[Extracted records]
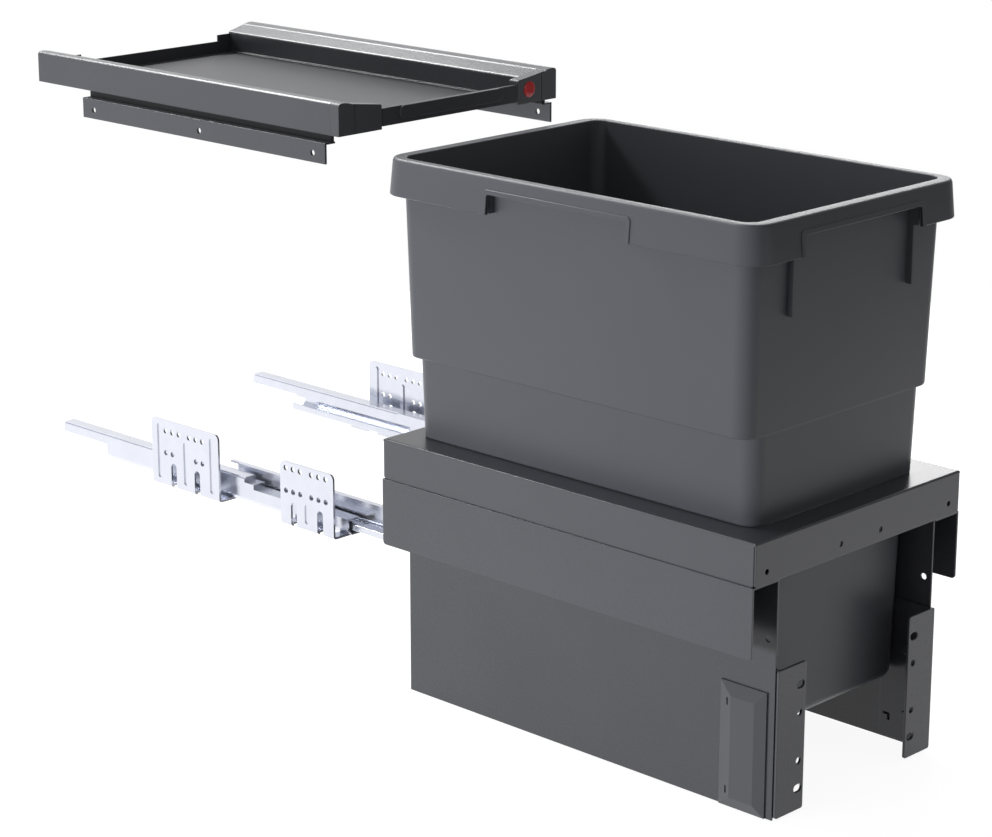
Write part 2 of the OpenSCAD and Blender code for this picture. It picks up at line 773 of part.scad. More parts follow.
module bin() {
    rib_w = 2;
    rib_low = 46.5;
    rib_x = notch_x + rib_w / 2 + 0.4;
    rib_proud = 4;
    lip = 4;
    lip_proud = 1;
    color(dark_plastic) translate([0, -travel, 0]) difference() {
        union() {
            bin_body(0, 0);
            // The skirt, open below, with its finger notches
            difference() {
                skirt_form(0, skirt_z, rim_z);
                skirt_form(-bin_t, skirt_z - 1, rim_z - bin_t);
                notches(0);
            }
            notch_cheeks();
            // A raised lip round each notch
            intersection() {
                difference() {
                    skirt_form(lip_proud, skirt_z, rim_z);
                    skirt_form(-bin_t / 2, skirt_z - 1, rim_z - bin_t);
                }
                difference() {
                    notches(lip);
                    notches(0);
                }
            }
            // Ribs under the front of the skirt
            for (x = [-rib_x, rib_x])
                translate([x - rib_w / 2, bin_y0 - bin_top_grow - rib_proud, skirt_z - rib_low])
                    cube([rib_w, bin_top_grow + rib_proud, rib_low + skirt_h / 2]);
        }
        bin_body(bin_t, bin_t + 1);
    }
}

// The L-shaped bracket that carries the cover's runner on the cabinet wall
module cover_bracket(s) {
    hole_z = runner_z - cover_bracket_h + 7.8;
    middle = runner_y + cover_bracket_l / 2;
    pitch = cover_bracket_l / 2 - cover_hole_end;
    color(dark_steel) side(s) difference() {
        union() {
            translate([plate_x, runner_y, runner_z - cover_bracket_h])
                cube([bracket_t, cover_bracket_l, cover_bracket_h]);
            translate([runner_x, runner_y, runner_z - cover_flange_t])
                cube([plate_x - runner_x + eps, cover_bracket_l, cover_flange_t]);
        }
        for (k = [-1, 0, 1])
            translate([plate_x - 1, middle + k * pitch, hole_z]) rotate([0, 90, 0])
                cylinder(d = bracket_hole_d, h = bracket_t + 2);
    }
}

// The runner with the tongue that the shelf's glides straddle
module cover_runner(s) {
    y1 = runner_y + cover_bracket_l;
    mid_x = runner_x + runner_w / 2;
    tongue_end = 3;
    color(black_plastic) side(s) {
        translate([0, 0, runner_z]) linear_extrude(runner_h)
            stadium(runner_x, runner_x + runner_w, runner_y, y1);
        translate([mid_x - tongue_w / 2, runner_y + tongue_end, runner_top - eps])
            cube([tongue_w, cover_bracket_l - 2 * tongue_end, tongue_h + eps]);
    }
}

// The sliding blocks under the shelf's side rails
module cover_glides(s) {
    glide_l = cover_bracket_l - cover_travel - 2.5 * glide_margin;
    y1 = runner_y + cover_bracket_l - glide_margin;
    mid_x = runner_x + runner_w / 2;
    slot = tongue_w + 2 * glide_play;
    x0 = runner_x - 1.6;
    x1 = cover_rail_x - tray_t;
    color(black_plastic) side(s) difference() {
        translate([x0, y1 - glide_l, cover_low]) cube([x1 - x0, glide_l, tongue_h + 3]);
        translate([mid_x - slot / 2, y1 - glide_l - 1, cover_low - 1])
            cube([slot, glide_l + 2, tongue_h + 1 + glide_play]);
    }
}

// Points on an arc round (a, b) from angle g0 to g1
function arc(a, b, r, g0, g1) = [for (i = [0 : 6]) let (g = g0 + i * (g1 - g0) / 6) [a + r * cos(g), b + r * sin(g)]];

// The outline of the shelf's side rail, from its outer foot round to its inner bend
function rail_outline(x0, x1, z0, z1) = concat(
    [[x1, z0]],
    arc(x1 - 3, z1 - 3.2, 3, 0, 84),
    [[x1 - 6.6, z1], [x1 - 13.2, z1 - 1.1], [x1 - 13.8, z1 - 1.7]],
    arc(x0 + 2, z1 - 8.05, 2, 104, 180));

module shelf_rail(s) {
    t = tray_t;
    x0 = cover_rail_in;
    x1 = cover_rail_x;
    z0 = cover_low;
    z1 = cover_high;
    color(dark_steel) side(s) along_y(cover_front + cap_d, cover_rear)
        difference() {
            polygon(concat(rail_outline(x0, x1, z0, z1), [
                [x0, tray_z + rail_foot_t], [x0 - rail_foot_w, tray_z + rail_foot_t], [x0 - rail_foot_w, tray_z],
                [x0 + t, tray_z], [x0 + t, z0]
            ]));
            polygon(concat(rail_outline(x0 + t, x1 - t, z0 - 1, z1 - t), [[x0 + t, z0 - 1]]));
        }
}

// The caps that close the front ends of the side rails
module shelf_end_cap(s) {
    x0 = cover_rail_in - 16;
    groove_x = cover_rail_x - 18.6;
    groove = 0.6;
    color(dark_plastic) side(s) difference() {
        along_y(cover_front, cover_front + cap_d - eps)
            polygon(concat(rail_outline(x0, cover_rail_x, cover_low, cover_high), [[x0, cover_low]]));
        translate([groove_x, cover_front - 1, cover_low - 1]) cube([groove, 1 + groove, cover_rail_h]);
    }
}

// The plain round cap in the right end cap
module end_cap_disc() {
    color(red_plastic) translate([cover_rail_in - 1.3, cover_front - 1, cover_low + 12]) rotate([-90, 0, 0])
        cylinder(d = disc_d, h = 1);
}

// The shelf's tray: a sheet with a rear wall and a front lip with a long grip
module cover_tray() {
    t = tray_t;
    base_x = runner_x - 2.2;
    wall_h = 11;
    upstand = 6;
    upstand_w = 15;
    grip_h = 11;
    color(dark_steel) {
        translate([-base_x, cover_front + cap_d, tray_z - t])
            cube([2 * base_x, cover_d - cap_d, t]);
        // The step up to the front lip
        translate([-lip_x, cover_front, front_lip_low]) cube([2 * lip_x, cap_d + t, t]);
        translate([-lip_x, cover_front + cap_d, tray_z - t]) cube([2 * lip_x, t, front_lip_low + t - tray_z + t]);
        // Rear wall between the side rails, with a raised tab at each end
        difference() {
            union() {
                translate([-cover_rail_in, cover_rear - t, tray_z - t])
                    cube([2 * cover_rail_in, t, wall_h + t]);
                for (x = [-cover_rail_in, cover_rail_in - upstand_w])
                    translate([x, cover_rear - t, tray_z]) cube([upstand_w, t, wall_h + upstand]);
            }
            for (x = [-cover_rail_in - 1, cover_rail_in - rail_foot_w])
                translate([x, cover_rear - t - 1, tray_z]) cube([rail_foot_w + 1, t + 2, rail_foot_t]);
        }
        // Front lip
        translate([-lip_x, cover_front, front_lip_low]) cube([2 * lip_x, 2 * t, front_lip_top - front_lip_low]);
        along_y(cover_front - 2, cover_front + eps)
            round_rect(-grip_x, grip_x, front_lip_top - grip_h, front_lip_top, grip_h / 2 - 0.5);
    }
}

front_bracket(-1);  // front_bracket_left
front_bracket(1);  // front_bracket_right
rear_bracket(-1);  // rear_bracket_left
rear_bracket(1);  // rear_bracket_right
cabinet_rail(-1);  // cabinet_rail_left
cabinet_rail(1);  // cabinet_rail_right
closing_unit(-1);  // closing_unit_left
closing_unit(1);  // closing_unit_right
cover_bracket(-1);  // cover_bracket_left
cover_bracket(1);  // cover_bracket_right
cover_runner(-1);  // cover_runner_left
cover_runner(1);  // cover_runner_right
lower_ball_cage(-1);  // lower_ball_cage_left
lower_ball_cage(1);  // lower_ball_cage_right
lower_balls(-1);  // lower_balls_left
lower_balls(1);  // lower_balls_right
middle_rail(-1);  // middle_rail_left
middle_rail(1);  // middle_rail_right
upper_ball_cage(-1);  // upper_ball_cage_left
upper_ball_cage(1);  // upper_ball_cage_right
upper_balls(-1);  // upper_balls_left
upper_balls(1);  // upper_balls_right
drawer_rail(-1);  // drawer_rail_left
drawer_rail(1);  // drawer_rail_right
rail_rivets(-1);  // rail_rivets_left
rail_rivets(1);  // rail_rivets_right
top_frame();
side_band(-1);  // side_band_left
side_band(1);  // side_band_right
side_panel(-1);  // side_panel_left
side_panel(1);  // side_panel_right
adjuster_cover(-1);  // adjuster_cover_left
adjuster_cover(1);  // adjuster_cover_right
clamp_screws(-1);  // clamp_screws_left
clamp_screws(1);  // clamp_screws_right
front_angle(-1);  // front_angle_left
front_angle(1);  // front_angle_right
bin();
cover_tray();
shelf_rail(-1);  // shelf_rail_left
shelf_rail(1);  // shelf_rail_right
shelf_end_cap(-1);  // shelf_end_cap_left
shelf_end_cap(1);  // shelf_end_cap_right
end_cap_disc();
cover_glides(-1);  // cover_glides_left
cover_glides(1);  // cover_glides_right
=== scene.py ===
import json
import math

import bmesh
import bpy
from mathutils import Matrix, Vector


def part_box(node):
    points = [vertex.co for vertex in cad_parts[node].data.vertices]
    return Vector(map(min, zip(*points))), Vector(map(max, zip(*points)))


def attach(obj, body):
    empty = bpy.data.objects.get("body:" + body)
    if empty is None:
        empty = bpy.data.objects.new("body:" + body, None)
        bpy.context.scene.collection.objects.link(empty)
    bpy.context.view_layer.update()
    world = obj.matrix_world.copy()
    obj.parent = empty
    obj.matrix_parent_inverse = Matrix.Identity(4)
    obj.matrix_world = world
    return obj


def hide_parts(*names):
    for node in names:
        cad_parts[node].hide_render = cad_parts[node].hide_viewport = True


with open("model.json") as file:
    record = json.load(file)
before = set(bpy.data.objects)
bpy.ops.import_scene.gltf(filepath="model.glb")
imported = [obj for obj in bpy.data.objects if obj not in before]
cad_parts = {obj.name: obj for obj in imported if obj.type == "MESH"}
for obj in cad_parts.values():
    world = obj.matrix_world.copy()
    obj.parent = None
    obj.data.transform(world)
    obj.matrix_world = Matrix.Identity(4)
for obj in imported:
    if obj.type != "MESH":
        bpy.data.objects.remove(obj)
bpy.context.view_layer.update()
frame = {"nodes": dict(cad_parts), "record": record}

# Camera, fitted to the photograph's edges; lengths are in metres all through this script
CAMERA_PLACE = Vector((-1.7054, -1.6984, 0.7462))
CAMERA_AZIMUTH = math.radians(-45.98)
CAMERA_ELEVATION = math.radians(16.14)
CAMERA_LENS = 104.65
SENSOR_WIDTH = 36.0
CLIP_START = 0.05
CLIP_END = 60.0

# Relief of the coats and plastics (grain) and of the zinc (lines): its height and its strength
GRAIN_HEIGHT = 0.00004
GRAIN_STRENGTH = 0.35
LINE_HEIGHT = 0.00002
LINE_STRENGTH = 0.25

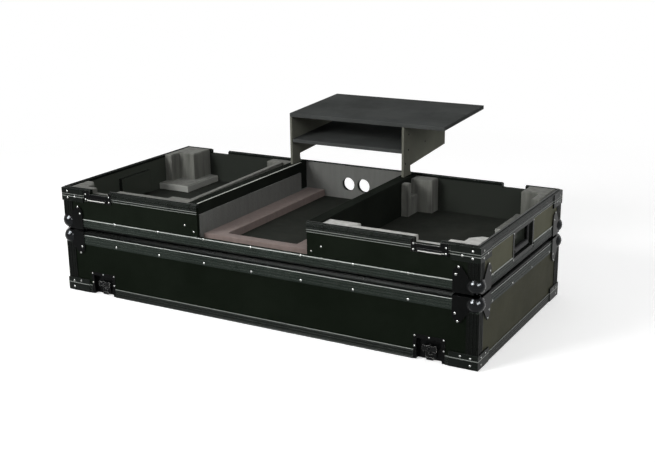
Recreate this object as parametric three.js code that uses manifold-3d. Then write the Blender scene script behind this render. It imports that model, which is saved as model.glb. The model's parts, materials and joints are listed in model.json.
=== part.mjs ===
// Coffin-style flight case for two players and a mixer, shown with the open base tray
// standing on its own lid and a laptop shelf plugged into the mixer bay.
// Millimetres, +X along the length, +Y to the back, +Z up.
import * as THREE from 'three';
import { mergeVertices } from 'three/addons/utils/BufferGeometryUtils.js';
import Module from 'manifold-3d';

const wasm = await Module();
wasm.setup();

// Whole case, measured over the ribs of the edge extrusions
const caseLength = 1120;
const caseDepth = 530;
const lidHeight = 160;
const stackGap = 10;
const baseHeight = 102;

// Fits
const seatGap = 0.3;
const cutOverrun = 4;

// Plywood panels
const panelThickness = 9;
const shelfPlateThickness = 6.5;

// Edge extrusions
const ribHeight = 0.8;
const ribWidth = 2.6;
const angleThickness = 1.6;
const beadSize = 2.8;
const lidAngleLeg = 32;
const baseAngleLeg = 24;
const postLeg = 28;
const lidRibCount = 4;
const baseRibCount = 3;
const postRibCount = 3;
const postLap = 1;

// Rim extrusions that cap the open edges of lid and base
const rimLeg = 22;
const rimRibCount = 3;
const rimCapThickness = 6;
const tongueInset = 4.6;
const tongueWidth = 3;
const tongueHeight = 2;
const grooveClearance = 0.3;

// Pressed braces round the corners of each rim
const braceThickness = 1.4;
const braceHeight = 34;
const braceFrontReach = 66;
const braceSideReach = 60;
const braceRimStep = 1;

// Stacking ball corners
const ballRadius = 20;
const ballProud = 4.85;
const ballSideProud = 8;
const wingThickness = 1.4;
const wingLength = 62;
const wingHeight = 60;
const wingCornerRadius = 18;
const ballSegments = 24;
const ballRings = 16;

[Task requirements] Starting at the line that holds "cover_tray();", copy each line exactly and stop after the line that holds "CLIP_END = 60.0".

[Solution]
cover_tray();
shelf_rail(-1);  // shelf_rail_left
shelf_rail(1);  // shelf_rail_right
shelf_end_cap(-1);  // shelf_end_cap_left
shelf_end_cap(1);  // shelf_end_cap_right
end_cap_disc();
cover_glides(-1);  // cover_glides_left
cover_glides(1);  // cover_glides_right
=== scene.py ===
import json
import math

import bmesh
import bpy
from mathutils import Matrix, Vector


def part_box(node):
    points = [vertex.co for vertex in cad_parts[node].data.vertices]
    return Vector(map(min, zip(*points))), Vector(map(max, zip(*points)))


def attach(obj, body):
    empty = bpy.data.objects.get("body:" + body)
    if empty is None:
        empty = bpy.data.objects.new("body:" + body, None)
        bpy.context.scene.collection.objects.link(empty)
    bpy.context.view_layer.update()
    world = obj.matrix_world.copy()
    obj.parent = empty
    obj.matrix_parent_inverse = Matrix.Identity(4)
    obj.matrix_world = world
    return obj


def hide_parts(*names):
    for node in names:
        cad_parts[node].hide_render = cad_parts[node].hide_viewport = True


with open("model.json") as file:
    record = json.load(file)
before = set(bpy.data.objects)
bpy.ops.import_scene.gltf(filepath="model.glb")
imported = [obj for obj in bpy.data.objects if obj not in before]
cad_parts = {obj.name: obj for obj in imported if obj.type == "MESH"}
for obj in cad_parts.values():
    world = obj.matrix_world.copy()
    obj.parent = None
    obj.data.transform(world)
    obj.matrix_world = Matrix.Identity(4)
for obj in imported:
    if obj.type != "MESH":
        bpy.data.objects.remove(obj)
bpy.context.view_layer.update()
frame = {"nodes": dict(cad_parts), "record": record}

# Camera, fitted to the photograph's edges; lengths are in metres all through this script
CAMERA_PLACE = Vector((-1.7054, -1.6984, 0.7462))
CAMERA_AZIMUTH = math.radians(-45.98)
CAMERA_ELEVATION = math.radians(16.14)
CAMERA_LENS = 104.65
SENSOR_WIDTH = 36.0
CLIP_START = 0.05
CLIP_END = 60.0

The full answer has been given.